Ramon Hamilton, director of Smuggled, answers questions about the production of his movie. (Natassia Bonyanpour/Borderzine.com)

EL PASO – With a rosary dangling from her wrist and bible in hand, a mother and her 10-year-old son sit in a concealed compartment under a bus making its route from Mexico to the United States in hopes of being reunited with the child’s father.

For days, they endure the strain of possibly being discovered, and the physiological stress of a lack of hygienic, food ration troubles, and the mother’s critical diabetic condition.

This is the premise for the film, Smuggled, screened at University of Texas at El Paso by the Social Justice Initiative. The plot gives insight into the dangerous journey that many immigrants undergo despite fatal or legal risks. Director of The Social Justice Initiative, Arvind Singhal, said he brought the film to the campus because of its relevance to the border city.

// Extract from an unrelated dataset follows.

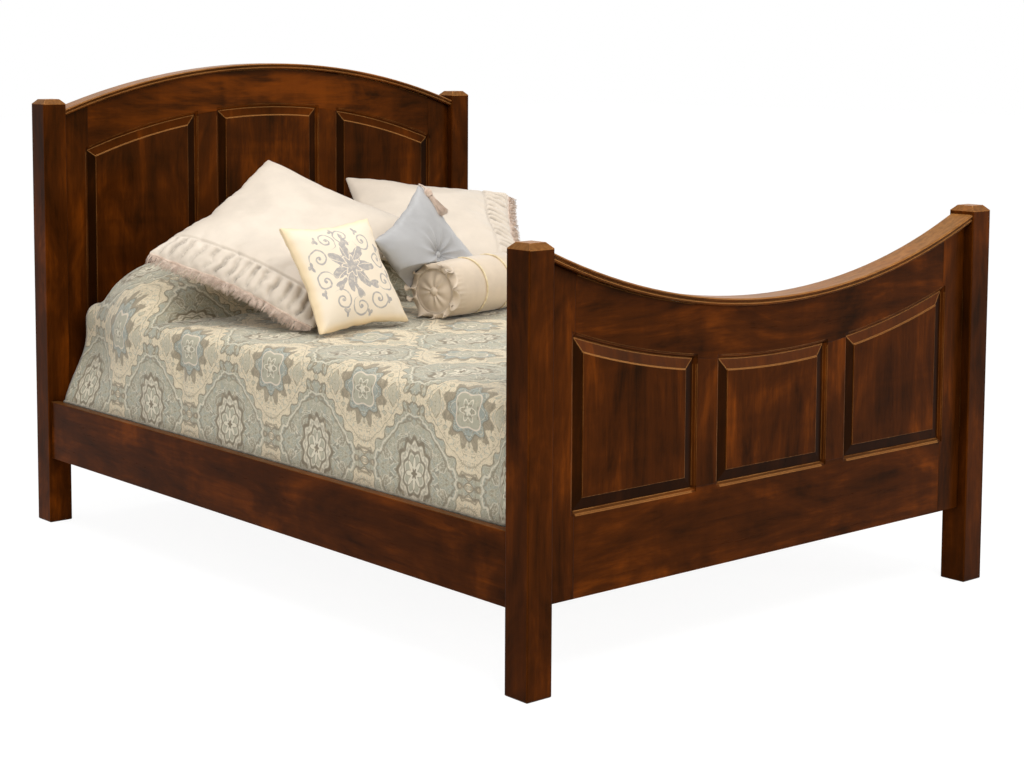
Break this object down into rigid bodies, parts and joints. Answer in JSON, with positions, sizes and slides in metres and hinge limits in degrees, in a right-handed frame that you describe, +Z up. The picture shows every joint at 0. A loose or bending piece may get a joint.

“It makes sense when you are on the frontera that these things are meaningful,” he said. “The film is really based on a story from Mexico to the U.S. It is an engaging narrative about the human condition.”

Ramon Hamilton, the director of Smuggled, created the film under his production company ‘Think Ten Media Group’ to build compassion for people involved in matters hidden within politics.

“I think a lot of times we get blinded by the issues,” Hamilton said. “We ignore the people and what they are dealing with.”

The movie, which opens with a 10-year-old boy in an interrogation room with two officers, was inspired by a real undocumented immigrant who made a difficult journey to the United States from Colombia. Hamilton explained that before he was in film, he owned a construction company and one of his workers turned out to be undocumented.

“He came into the United States illegally in a Greyhound bus,” Hamilton said. “He was not hidden under the bus [like in the movie]but he was in the back of the bus. By the restroom there was a wall and an exterior wall—there is a little space between the two—so someone had removed that wall put him in there and sealed it.”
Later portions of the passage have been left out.